Despite this, more than half or 40 of the 73 ODA loan-funded projects that year had experienced funding delays, including 19 from the government’s main infrastructure agencies, the departments of Public Works and Highways (DPWH) and Transportation (see chart below).
Broken down, DPWH suffered a 43-percent backlog with $347.85 million in ODA funds not availed. The DOTr– then Department of Transportation and Communications– fared better with only 39 percent backlog worth $103.71 million.
Once ODA agreements are signed, schedule of disbursement per tranche of funds are also laid out. Those with backlog means they failed to meet their target completion, hence, they cannot get additional funds as scheduled.
“I talk to them (agencies) on a regular basis. We have agreed on real time monitoring of projects. I report to the Cabinet every month on each agencies’ budget utilization rate,” Diokno said when asked how he deals with underspending.
“(That said), I’m convinced that we have significantly cut (underspending) down in only 6 months,” he added.
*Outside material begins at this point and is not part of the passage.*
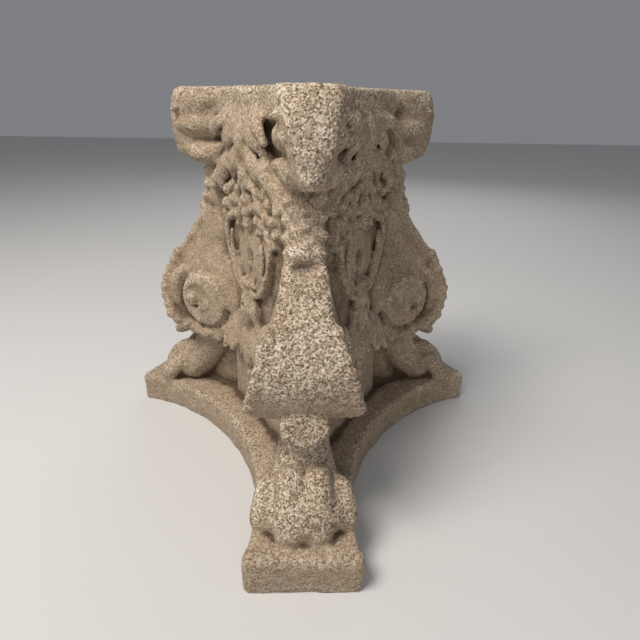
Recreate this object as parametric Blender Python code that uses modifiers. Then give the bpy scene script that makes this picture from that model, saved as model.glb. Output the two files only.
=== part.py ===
"""Three-legged cast-stone pedestal with scroll legs, lion paws and beast heads under a flat top.

The pedestal is one casting. Overlapping closed forms (plinth, core, legs, heads, leaves, berries)
are gathered into one mesh, fused by a voxel remesh, pierced by the drilled hollows, thinned to
a light mesh and cut flat at the floor and at the top.

Units are metres, +Z is up and the origin is on the axis at the underside. The carving is drawn on
a sheet on which the plinth's top is at 48, the pedestal's top at 508, r counts outward from
the axis and t counts sideways; one step of that sheet is CARVE metres.
"""
import math

import bmesh
import bpy
from mathutils import Matrix, Vector

# Driving sizes
HEIGHT = 0.508
PLINTH_HEIGHT = 0.048
ARM_REACH = 0.296
ARM_WIDTH = 0.135
ARM_CORNER = 0.010
PLINTH_WAIST = 0.118
PLINTH_EDGE = 0.005
TOE_LEDGE = 0.015
GRAIN = HEIGHT / 127
FACE_BUDGET = 9300
SLIVER = GRAIN / 20

# The carving's sheet
SHEET_PLINTH = 48.0
SHEET_TOP = 508.0
CARVE = (HEIGHT - PLINTH_HEIGHT) / (SHEET_TOP - SHEET_PLINTH)

LEG_ANGLES = (-90.0, 30.0, 150.0)
BAY_ANGLES = (-30.0, 90.0, 210.0)
BROKEN_LEG = 0

# Core: (z, distance of the bay faces from the axis)
CORE_LEVELS = ((40, 80), (118, 78), (150, 82), (214, 82), (272, 80), (326, 79), (377, 77), (440, 74), (500, 72))
CORE_CORNER = 118.0

# Leg web: (z, outer radius, half width)
WEB_LEVELS = ((150, 176, 40), (165, 194, 45), (185, 210, 46), (215, 221, 46), (240, 218, 43), (268, 206, 35),
              (300, 184, 25), (345, 152, 22), (400, 143, 22), (470, 143, 22))

# Half width of the recessed web between the shaft and an ankle
WEB_BELOW = 14.0

# Outer leaf of a leg, from its top down and round below the scroll: (r, z, half width)
LEAF_LINE = ((152, 366, 19), (160, 350, 23), (178, 325, 24), (196, 301, 25), (211, 281, 29), (222, 260, 35),
             (228, 238, 43), (229, 218, 52), (223, 198, 61), (211, 179, 67), (195, 163, 66), (174, 151, 58),
             (150, 145, 50), (124, 148, 46))
LEAF_THICKNESS = 14.0
LEAF_CROWN = 4.0
LEAF_CREST = 0.45
LEAF_BACK = 0.94
LOBE_PITCH = 13.0
LOBE_RADIUS = 8.0

# Scroll disc on both sides of a leg
SCROLL_CENTRE = (152.0, 212.0)
SCROLL_RADIUS = 42.0
SCROLL_FACE = 49.5
SCROLL_EYE = (171.0, 212.0)

# Broken stub on the front leg: its middle (r, z), slope in degrees, depth behind and before it, rim (t, rise)
STUB_CENTRE = (216.0, 163.0)
STUB_SLOPE = 18.0
STUB_DEPTHS = (-36, 12)
STUB_RIM = ((-27, 14), (8, 22), (26, 12), (28, -3), (0, -22), (-25, -10))

# Head: (z, inner radius, outer radius, half width), turned a little against its leg
HEAD_LEVELS = ((415, 150, 189, 13), (424, 135, 196, 18), (445, 125, 199, 24), (462, 118, 199, 28),
               (474, 110, 198, 32), (492, 104, 196, 36), (503, 100, 190, 35), (512, 96, 180, 32))
HEAD_TWIST = 2.0
TOP_SLAB = (474.0, 512.0)
TOP_BAY = 84.0
TOP_CORNER = 150.0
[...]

Currently, Pecson said the PPP Center is in the process of reviewing its pipeline of 57 projects, which will be reduced consistent with the Duterte administration’s thrust.
Already, three PPP projects had already been taken off the list. These are the New Centennial Water Source-Kaliwa Dam Project, South Line of the North-South Railway and the five regional airport projects, all collectively worth around $5 billion. The first two will be undertaken through Chinese ODA, while the airports will be built through the government budget.
A total of 15 projects worth P317.11 billion had been awarded so far, 13 under Aquino and 2 under Duterte.
Pecson defended PPP over allegations they move slow. “They are slow because (they are) PPP deals with complex projects,” he said.
That said, the Duterte administration is not entirely abandoning PPP.
“Greater focus is now given to addressing the bottlenecks in PPP planning and implementation, so as to fully realize and take advantage of the benefits of PPP in terms of tapping the private sector’s efficiency and innovativeness,” said Rolando Tungpalan, deputy director-general at the National Economic and Development Authority.